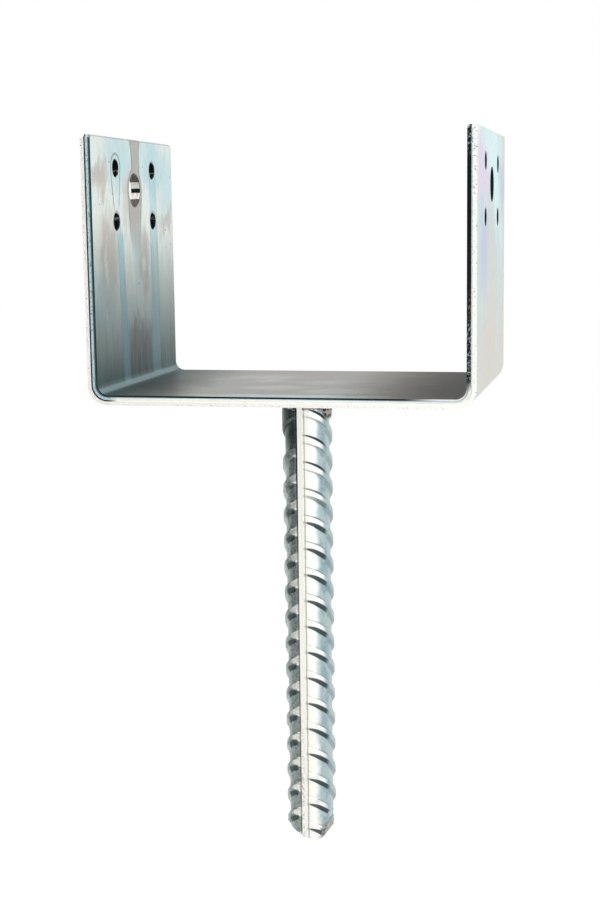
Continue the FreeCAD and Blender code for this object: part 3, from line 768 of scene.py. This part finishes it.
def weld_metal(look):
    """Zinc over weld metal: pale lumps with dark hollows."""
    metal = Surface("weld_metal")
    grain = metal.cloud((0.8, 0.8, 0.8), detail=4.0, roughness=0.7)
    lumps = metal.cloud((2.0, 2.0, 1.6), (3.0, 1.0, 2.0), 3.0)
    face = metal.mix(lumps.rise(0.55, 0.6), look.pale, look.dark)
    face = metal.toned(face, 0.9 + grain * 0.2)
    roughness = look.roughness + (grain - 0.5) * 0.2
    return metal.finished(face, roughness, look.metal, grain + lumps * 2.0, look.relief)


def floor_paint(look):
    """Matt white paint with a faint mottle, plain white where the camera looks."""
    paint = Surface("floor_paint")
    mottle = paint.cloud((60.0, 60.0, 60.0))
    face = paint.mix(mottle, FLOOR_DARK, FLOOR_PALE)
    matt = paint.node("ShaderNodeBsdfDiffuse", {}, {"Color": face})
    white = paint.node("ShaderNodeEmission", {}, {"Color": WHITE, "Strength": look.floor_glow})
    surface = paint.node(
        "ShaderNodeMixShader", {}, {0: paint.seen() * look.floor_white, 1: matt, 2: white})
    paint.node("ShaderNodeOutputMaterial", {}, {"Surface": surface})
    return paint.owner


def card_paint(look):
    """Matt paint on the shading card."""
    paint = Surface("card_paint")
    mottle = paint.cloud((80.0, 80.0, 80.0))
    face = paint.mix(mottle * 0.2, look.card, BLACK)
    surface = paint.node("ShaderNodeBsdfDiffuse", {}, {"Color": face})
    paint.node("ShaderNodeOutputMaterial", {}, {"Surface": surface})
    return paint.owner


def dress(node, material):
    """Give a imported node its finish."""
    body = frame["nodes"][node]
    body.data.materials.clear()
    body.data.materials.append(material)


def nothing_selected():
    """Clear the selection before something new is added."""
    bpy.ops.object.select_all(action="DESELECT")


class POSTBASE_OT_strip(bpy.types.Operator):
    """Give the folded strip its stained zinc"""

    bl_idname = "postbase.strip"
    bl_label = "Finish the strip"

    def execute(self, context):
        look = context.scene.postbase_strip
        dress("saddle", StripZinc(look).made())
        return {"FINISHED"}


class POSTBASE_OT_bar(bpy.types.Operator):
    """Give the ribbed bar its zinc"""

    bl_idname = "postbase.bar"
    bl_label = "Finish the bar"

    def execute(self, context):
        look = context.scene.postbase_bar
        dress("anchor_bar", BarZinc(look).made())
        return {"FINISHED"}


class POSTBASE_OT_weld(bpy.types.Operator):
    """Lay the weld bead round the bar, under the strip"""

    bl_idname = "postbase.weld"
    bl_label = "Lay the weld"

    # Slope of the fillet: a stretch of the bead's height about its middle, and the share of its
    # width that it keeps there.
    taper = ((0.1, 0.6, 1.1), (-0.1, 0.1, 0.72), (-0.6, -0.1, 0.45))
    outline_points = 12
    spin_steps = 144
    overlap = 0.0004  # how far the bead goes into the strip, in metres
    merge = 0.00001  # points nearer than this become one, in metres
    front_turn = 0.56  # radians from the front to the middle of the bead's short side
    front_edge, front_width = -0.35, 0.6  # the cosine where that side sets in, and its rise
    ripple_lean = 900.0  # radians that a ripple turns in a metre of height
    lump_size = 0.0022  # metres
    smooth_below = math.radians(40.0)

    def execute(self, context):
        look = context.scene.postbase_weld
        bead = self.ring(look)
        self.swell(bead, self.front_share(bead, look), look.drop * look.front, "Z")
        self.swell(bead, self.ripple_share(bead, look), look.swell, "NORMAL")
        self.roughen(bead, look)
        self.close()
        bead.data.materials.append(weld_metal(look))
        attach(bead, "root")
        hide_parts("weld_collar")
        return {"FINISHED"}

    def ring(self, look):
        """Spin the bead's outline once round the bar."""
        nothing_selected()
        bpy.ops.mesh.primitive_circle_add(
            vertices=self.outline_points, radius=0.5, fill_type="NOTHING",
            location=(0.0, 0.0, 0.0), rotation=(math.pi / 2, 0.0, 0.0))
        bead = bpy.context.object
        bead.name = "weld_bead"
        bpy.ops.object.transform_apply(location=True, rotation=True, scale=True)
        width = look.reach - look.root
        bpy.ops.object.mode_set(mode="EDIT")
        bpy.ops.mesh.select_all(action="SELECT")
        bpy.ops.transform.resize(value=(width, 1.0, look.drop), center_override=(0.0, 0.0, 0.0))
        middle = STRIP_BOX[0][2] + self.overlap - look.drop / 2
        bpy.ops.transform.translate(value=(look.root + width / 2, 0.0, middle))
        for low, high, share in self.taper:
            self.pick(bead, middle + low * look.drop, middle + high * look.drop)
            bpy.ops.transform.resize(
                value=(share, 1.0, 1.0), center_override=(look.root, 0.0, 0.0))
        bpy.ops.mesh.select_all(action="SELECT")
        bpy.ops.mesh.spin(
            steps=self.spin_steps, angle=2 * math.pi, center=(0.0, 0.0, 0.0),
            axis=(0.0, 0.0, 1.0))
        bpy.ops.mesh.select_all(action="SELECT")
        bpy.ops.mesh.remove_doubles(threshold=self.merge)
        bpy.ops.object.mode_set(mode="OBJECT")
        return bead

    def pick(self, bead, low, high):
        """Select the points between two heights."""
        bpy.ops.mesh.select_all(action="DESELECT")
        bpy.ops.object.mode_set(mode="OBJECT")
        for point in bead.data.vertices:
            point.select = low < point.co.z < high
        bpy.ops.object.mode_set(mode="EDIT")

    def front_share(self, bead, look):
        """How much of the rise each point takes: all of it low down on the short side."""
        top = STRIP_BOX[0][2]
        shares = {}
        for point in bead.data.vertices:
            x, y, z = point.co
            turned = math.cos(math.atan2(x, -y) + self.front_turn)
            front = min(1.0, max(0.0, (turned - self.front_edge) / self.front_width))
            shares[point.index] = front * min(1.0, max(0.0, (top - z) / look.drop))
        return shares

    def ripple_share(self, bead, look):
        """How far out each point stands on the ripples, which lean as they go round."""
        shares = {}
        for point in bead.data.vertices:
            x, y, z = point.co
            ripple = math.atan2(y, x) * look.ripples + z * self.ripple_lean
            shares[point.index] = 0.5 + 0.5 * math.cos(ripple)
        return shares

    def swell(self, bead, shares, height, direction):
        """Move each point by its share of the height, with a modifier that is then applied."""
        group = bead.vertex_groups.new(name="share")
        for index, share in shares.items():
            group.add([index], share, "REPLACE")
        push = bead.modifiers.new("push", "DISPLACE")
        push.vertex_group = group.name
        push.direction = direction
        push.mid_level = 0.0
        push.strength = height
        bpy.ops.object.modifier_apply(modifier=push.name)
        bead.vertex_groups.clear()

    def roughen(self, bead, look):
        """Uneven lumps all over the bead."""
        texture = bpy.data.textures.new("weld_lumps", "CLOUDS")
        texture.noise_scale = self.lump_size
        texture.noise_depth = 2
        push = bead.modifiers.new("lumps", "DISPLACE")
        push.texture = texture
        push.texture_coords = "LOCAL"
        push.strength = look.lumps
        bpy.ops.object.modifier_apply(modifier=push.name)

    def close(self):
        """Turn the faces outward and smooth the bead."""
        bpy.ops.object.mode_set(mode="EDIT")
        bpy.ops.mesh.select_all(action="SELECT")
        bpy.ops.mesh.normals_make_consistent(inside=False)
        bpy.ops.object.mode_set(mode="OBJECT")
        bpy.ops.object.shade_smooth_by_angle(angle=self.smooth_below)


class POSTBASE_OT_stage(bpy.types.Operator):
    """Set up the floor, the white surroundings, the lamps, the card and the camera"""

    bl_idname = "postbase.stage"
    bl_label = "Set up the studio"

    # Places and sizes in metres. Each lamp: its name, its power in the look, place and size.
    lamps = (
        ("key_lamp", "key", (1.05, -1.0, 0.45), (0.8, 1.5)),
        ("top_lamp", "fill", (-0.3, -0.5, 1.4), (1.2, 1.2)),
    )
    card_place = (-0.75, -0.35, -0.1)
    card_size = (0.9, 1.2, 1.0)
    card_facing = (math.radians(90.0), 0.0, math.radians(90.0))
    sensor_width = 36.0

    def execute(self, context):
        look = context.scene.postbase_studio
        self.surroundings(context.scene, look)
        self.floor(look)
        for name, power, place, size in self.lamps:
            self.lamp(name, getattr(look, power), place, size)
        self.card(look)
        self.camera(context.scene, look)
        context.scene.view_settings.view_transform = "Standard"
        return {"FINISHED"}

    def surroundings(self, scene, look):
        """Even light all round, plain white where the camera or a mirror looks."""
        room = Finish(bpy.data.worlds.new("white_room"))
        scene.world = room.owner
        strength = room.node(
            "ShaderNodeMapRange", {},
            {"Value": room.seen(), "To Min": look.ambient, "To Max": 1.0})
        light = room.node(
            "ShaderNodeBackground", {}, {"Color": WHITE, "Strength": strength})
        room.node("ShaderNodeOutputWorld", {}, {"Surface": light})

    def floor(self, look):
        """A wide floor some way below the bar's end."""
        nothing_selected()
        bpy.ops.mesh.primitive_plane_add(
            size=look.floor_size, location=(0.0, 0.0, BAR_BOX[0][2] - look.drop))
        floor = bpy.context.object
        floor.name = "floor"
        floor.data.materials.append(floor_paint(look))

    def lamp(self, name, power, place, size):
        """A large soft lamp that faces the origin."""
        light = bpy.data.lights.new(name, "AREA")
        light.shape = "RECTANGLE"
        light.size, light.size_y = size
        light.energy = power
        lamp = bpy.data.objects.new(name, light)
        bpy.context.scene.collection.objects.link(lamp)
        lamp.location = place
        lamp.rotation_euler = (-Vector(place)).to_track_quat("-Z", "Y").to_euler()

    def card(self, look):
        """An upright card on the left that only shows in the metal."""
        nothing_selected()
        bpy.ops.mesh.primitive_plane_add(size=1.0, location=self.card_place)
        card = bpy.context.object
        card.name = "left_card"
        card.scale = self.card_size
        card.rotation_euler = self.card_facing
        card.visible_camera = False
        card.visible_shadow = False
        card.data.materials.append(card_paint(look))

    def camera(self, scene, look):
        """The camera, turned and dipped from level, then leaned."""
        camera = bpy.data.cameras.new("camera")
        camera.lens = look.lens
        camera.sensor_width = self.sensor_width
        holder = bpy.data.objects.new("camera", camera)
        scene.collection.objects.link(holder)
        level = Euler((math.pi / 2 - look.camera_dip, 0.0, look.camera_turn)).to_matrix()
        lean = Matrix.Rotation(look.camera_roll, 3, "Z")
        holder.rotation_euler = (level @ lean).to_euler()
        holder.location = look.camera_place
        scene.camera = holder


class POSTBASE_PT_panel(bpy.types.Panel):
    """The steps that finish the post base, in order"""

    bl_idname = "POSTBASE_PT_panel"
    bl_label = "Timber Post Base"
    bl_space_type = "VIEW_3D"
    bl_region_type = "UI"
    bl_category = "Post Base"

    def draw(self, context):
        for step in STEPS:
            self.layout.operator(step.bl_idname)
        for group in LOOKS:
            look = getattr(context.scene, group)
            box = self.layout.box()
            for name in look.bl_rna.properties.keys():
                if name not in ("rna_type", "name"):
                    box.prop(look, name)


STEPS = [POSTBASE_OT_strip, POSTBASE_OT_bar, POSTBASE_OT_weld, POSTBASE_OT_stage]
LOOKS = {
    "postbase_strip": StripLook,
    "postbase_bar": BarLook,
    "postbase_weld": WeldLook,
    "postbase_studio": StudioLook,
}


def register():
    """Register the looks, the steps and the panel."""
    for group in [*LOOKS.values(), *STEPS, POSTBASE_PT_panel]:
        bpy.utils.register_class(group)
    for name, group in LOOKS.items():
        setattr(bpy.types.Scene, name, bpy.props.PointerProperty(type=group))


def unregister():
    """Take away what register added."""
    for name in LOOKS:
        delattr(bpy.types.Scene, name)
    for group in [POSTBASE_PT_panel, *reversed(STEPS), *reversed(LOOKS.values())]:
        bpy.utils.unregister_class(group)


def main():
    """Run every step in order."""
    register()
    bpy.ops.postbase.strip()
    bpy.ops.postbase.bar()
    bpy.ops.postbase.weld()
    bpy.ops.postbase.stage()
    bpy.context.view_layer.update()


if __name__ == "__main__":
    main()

==

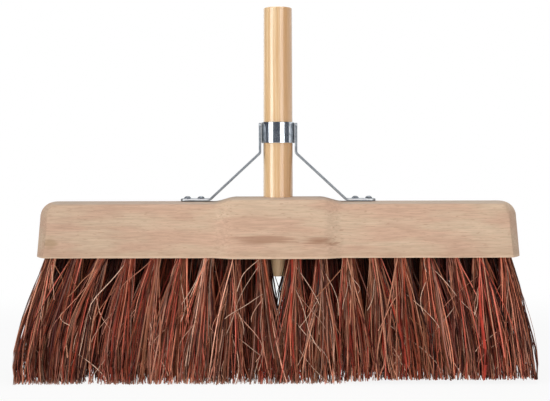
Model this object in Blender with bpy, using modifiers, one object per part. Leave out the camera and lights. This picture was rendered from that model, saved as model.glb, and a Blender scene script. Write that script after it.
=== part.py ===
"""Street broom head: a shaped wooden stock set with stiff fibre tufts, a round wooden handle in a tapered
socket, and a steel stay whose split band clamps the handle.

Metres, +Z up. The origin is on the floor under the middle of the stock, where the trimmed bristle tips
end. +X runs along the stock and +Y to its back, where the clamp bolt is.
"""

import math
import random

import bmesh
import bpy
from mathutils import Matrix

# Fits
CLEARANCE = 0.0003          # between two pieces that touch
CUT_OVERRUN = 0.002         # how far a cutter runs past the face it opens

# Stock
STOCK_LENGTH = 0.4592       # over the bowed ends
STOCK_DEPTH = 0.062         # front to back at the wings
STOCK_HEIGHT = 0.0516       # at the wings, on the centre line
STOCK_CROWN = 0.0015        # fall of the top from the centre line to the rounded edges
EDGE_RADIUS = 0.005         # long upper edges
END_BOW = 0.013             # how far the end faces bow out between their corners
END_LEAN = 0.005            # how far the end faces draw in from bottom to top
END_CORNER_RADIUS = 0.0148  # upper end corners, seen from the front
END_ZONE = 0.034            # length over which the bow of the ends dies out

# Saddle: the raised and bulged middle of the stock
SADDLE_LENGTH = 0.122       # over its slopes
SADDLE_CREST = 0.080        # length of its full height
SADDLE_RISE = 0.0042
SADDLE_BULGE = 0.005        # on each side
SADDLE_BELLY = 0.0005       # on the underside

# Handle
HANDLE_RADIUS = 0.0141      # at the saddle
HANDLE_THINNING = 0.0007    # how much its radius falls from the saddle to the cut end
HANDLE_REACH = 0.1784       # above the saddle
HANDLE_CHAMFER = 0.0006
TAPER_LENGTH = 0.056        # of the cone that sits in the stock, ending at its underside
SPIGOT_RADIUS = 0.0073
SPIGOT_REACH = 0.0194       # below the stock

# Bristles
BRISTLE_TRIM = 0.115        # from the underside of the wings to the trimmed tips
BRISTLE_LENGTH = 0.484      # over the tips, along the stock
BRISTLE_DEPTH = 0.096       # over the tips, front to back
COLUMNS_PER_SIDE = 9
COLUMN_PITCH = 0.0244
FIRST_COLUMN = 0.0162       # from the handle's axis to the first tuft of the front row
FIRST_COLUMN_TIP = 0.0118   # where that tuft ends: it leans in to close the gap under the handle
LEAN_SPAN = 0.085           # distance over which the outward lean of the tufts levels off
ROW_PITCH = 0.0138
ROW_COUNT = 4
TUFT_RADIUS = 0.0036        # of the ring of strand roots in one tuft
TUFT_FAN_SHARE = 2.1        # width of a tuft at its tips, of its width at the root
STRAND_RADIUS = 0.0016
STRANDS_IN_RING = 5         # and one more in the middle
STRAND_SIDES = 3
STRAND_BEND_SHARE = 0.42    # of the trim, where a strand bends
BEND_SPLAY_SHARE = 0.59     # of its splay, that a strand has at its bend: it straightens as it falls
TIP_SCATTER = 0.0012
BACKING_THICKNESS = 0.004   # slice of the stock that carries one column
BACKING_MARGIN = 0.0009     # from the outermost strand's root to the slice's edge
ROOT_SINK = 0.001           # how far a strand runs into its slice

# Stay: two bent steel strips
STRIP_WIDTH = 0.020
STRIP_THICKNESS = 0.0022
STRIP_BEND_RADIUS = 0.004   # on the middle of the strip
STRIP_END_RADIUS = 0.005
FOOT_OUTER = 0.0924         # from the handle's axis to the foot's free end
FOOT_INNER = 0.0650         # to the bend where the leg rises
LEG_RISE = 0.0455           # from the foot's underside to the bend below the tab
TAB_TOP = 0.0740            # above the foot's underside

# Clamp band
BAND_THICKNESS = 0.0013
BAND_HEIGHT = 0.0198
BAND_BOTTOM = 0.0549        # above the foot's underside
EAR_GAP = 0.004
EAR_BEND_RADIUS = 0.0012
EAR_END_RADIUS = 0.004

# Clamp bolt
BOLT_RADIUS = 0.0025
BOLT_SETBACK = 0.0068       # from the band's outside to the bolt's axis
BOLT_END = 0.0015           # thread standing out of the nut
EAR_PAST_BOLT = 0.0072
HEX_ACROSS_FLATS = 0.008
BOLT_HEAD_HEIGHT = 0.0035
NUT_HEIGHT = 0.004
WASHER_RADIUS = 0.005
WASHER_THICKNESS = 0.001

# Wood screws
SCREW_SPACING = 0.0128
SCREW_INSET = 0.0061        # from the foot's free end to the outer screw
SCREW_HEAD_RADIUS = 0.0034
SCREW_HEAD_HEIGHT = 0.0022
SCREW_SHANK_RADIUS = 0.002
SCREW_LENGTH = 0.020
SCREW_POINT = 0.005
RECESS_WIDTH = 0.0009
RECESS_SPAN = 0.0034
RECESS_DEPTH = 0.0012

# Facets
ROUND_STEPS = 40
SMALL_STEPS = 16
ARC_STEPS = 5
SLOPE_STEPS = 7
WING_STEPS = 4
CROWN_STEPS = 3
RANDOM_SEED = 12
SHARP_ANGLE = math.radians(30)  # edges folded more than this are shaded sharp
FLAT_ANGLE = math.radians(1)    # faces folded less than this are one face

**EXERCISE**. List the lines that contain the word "this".

**TASK RESULT**.
Continue the FreeCAD and Blender code for this object: part 3, from line 768 of scene.py. This part finishes it.
    merge = 0.00001  # points nearer than this become one, in metres
Model this object in Blender with bpy, using modifiers, one object per part. Leave out the camera and lights. This picture was rendered from that model, saved as model.glb, and a Blender scene script. Write that script after it.
SHARP_ANGLE = math.radians(30)  # edges folded more than this are shaded sharp
FLAT_ANGLE = math.radians(1)    # faces folded less than this are one face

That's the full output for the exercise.